Work; everyone works, one way or another, paid or not.
Some people work hard, while some hardly work; or as Sam Ewing said, “Hard work spotlights the character of people: some turn up their sleeves, some turn up their noses, and some don’t turn up at all.”
According to Pearl Buck work is good for your health—at least is if you like it, “To find joy in work is to discover the fountain of youth.”
Teddy Roosevelt offered yet another view of why on the value of work, “Far and away the best prize that life has to offer is the chance to work hard at work worth doing.”
Most successful people will tell you that if you do what you love the money will follow, but not everybody believes that.
I have a kind of mantra that I share with clients, ‘People who join you for money will leave for more money.’ Henry David Thoreau said something similar long before, “Do not hire a man who does your work for money, but him who does it for love of it.”

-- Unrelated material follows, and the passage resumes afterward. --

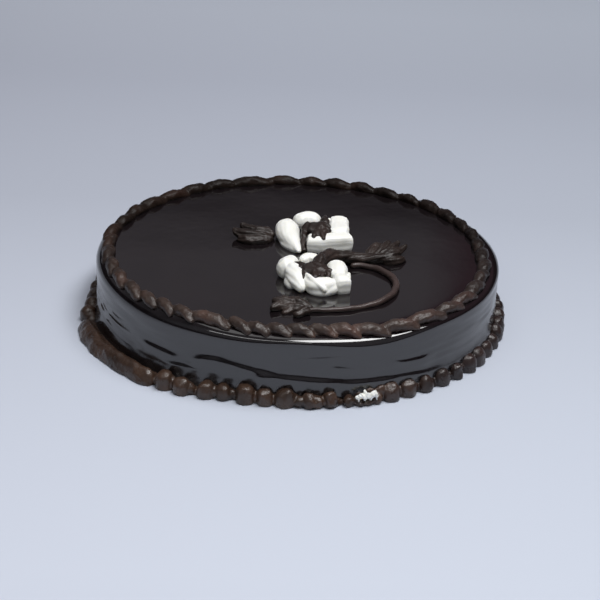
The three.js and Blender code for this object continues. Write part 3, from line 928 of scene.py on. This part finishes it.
# Looks of the fudge: its dark, middle and light tints, its gloss and roughness, the depth of its fine bumps,
# the share of its colour and gloss left under the painted shade at the back of the cake, and its painted
# bluish shade at the right.
FUDGE = {
    "top": {
        "tints": ((0.033, 0.022, 0.018), (0.051, 0.033, 0.026), (0.083, 0.045, 0.034)),
        "gloss": 0.38, "rough": 0.36, "depth": 0.26, "back": 0.30, "right": (0.80, 0.82, 0.90),
    },
    "foot": {
        "tints": ((0.031, 0.018, 0.012), (0.052, 0.029, 0.019), (0.074, 0.042, 0.027)),
        "gloss": 0.55, "rough": 0.27, "depth": 0.30, "back": 0.7, "right": (0.62, 0.68, 0.95),
    },
    "spray": {
        "tints": ((0.018, 0.012, 0.010), (0.028, 0.019, 0.016), (0.044, 0.029, 0.024)),
        "gloss": 0.36, "rough": 0.38, "depth": 0.22, "back": 0.8, "right": (1, 1, 1),
    },
    "stem": {
        "tints": ((0.034, 0.023, 0.021), (0.048, 0.032, 0.029), (0.064, 0.044, 0.040)),
        "gloss": 0.45, "rough": 0.34, "depth": 0.18, "back": 0.9, "right": (1, 1, 1),
    },
}


def fudge_material(name):
    look = FUDGE[name]
    material, tree, shader = new_material("fudge_" + name)
    dark, middle, light = look["tints"]
    tint = ramp(tree, noise_node(tree, scale=55, detail=5), ((0.38, dark), (0.68, light), (0.53, middle)))
    way = own_place(tree)
    # painted shade: the fudge is darker and less glossy towards the back of the cake
    front = between(tree, way["Y"], metres(FUDGE_SHADE_BACK), (grey(1), grey(look["back"])))
    # painted bluish shade towards the right of the cake
    side = between(tree, way["X"], metres(FUDGE_SHADE_RIGHT), (grey(1), look["right"]))
    tree.links.new(combined(tree, combined(tree, tint, front), side), shader.inputs["Base Color"])
    tree.links.new(spread(tree, front, 0.0, look["gloss"]), shader.inputs["Specular IOR Level"])
    low, high = (look["rough"] + more for more in FUDGE_ROUGH)
    rough = spread(tree, noise_node(tree, scale=300, detail=3), low, high)
    tree.links.new(rough, shader.inputs["Roughness"])
    grain = noise_node(tree, scale=700, detail=4, roughness=0.65)
    tree.links.new(bump(tree, grain, look["depth"]), shader.inputs["Normal"])
    shader.inputs["IOR"].default_value = 1.5
    return material


CREAM_TINT = ((0.3, (0.80, 0.80, 0.75)), (0.7, (0.88, 0.88, 0.84)))


def cream_material():
    material, tree, shader = new_material("cream")
    colour = ramp(tree, noise_node(tree, scale=150, detail=3), CREAM_TINT)
    tree.links.new(colour, shader.inputs["Base Color"])
    rough = spread(tree, noise_node(tree, scale=400, detail=3), low=0.38, high=0.55)
    tree.links.new(rough, shader.inputs["Roughness"])
    grain = noise_node(tree, scale=1500, detail=3, roughness=0.6)
    tree.links.new(bump(tree, grain, depth=0.05), shader.inputs["Normal"])
    shader.inputs["Subsurface Weight"].default_value = 0.25
    shader.inputs["Subsurface Radius"].default_value = (1.0, 0.95, 0.8)
    shader.inputs["Subsurface Scale"].default_value = 2.0 * MM
    return material


# The floor's painted light over a range from front to back, and its painted shade over one from left to
# right.
FLOOR_DEPTH = (-250, 550)
FLOOR_DEPTH_PAINTED_LIGHT = (
    (0, (0.575, 0.615, 0.705)),
    (1, (0.500, 0.535, 0.615)),
    (0.5, (0.440, 0.470, 0.545)),
    (0.8, (0.450, 0.480, 0.560)),
)
FLOOR_SIDE = (-200, 200)
FLOOR_SIDE_PAINTED_SHADE = ((1.0, 1.0, 1.0), (0.90, 0.91, 0.91))
# Far from the cake, where the lamps don't reach, the floor glows with painted light to keep its tone.
FLOOR_FAR = (780, 2200)
FLOOR_FAR_PAINTED_GLOW = (0.36, 0.39, 0.45)


def floor_material():
    material, tree, shader = new_material("floor")
    way = own_place(tree)
    # painted light: the floor is brighter in front of the cake and darker behind it
    depth = ramp(tree, within(tree, way["Y"], *metres(FLOOR_DEPTH)), FLOOR_DEPTH_PAINTED_LIGHT)
    # painted shade: the floor darkens towards the right
    side = between(tree, way["X"], metres(FLOOR_SIDE), FLOOR_SIDE_PAINTED_SHADE)
    tree.links.new(combined(tree, depth, side), shader.inputs["Base Color"])
    place = tree.nodes.new("ShaderNodeTexCoord")
    away = tree.nodes.new("ShaderNodeVectorMath")
    away.operation = "LENGTH"
    tree.links.new(place.outputs["Object"], away.inputs[0])
    # painted light: the floor glows more the farther it lies from the cake
    painted_glow = within(tree, away.outputs["Value"], *metres(FLOOR_FAR))
    tree.links.new(painted_glow, shader.inputs["Emission Strength"])
    shader.inputs["Emission Color"].default_value = (*FLOOR_FAR_PAINTED_GLOW, 1)
    shader.inputs["Roughness"].default_value = 0.85
    shader.inputs["Specular IOR Level"].default_value = 0.2
    return material


# ---- stage, light and camera --------------------------------------------------------------------------

FLOOR_HALF_WIDTH = 9000
FLOOR_FRONT = -9000
SWEEP = {"start": 420, "radius": 900, "rise": 34}  # the floor curves up behind the cake

# The lamps, which all point at the middle of the foot: place, size and watts.
LIGHT_AIM = (0, 0, 0)
LIGHTS = {
    "key": ((290, -180, 1040), (900, 360), 12),
    "strip": ((-250, -700, 850), (1000, 90), 1.2),
    "top": ((0, 250, 1500), (1400, 900), 4),
}
# The room's tones by direction: an axis, the ends of a range on it, and the tones at these ends.
ROOM = {
    "depth": ("Y", (-0.4, 0.7), ((0.05, 0.05, 0.055), (0.16, 0.15, 0.165))),
    "rise": ("Z", (0.355, 0.400), ((0.08, 0.08, 0.09), (1, 1, 1))),
    "side": ("X", (0.070, 0.098), ((1, 1, 1), (0.5, 0.30, 0.35))),
    "ahead": ("Y", (-0.3, 0.0), ((0.15, 0.155, 0.17), (0, 0, 0))),
    "above": ("Z", (0.16, 0.34), ((0, 0, 0), (1, 1, 1))),
}


def make_floor():
    angle = np.radians(np.linspace(0, SWEEP["rise"], 24))
    y = [FLOOR_FRONT, *(SWEEP["start"] + SWEEP["radius"] * np.sin(angle))]
    z = [0.0, *(SWEEP["radius"] * (1 - np.cos(angle)))]
    points = [(x, a, b) for a, b in zip(y, z) for x in (-FLOOR_HALF_WIDTH, FLOOR_HALF_WIDTH)]
    triangles = []
    for n in range(len(y) - 1):
        a = 2 * n
        triangles += [(a, a + 1, a + 3), (a, a + 3, a + 2)]
    floor = show("floor", mesh_of("floor", np.array(points), np.array(triangles)))
    floor.data.materials.append(floor_material())


def make_lights():
    for name, (place, size, watts) in LIGHTS.items():
        light = bpy.data.lights.new(name, "AREA")
        light.shape = "RECTANGLE"
        light.size, light.size_y = metres(size)
        light.energy = watts
        obj = bpy.data.objects.new(name, light)
        bpy.context.scene.collection.objects.link(obj)
        obj.location = Vector(place) * MM
        obj.rotation_euler = (Vector(LIGHT_AIM) - Vector(place)).to_track_quat("-Z", "Y").to_euler()


def make_room():
    """A dim room: bright above the horizon behind the cake, less so towards the right, and with a weak light
    from high in front of it."""
    world = bpy.data.worlds.new("room")
    bpy.context.scene.world = world
    world.use_nodes = True
    tree = world.node_tree
    place = tree.nodes.new("ShaderNodeTexCoord")
    way = tree.nodes.new("ShaderNodeSeparateXYZ")
    tree.links.new(place.outputs["Generated"], way.inputs["Vector"])
    tones = {name: between(tree, way.outputs[axis], ends, pair) for name, (axis, ends, pair) in ROOM.items()}
    behind = combined(tree, combined(tree, tones["depth"], tones["rise"]), tones["side"])
    ahead = combined(tree, tones["ahead"], tones["above"])
    back = tree.nodes["Background"]
    tree.links.new(combined(tree, behind, ahead, "MAXIMUM"), back.inputs["Color"])
    back.inputs["Strength"].default_value = 1.0


def make_camera():
    camera = bpy.data.cameras.new("camera")
    camera.lens = CAMERA["lens"]
    camera.sensor_width = CAMERA["sensor"]
    camera.clip_start = 0.01
    obj = bpy.data.objects.new("camera", camera)
    bpy.context.scene.collection.objects.link(obj)
    down, roll = math.radians(CAMERA["down"]), math.radians(CAMERA["roll"])
    forward = Vector((0, math.cos(down), -math.sin(down)))
    level = Vector((1, 0, 0))
    above = level.cross(forward)
    right = math.cos(roll) * level + math.sin(roll) * above
    up = -math.sin(roll) * level + math.cos(roll) * above
    turned = Matrix((right, up, -forward)).transposed().to_4x4()
    obj.matrix_world = Matrix.Translation(Vector(CAMERA["place"]) * MM) @ turned
    bpy.context.scene.camera = obj


def main():
    cream, spray = cream_material(), fudge_material("spray")
    make_camera()
    make_cake(glaze_material())
    make_top_border(fudge_material("top"))
    make_foot_border(fudge_material("foot"))
    make_cream_spot(cream)
    make_flower("flower_back_strokes", "flower_back", FLOWER_BACK, cream, seed=61)
    make_flower("flower_front_strokes", "flower_front", FLOWER_FRONT, cream, seed=81)
    make_centre("centre_back_lump", "centre_back", CENTRE_BACK, spray, seed=101)
    make_centre("centre_front_lump", "centre_front", CENTRE_FRONT, spray, seed=121)
    make_spray("spray_right_ridges", "spray_right", SPRAY_RIGHT + SPRAY_LEAF, spray, seed=21, rough=0.24)
    make_stem(fudge_material("stem"))
    make_spray("leaf_front_ridges", "leaf_front", LEAF_FRONT, spray, seed=41, rough=0.45)
    make_spray("leaf_left_ridges", "leaf_left", LEAF_LEFT, spray, seed=51, rough=0.45)
    make_floor()
    make_lights()
    make_room()
    bpy.context.scene.view_settings.view_transform = "Standard"


main()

Joseph Campbell had another insight to the person who is only in it for the money, “I think the person who takes a job in order to live – that is to say, for the money – has turned himself into a slave.”
But even when we love our work we all like a pat on the back and having our work appreciated, but rather than trying to force the acknowledgment take a tip from Henry J. Kaiser, “When your work speaks for itself, don’t interrupt.”
Finally, it’s Stevie Wonder who sums it all up perfectly, “Ya gots to work with what you gots to work with.”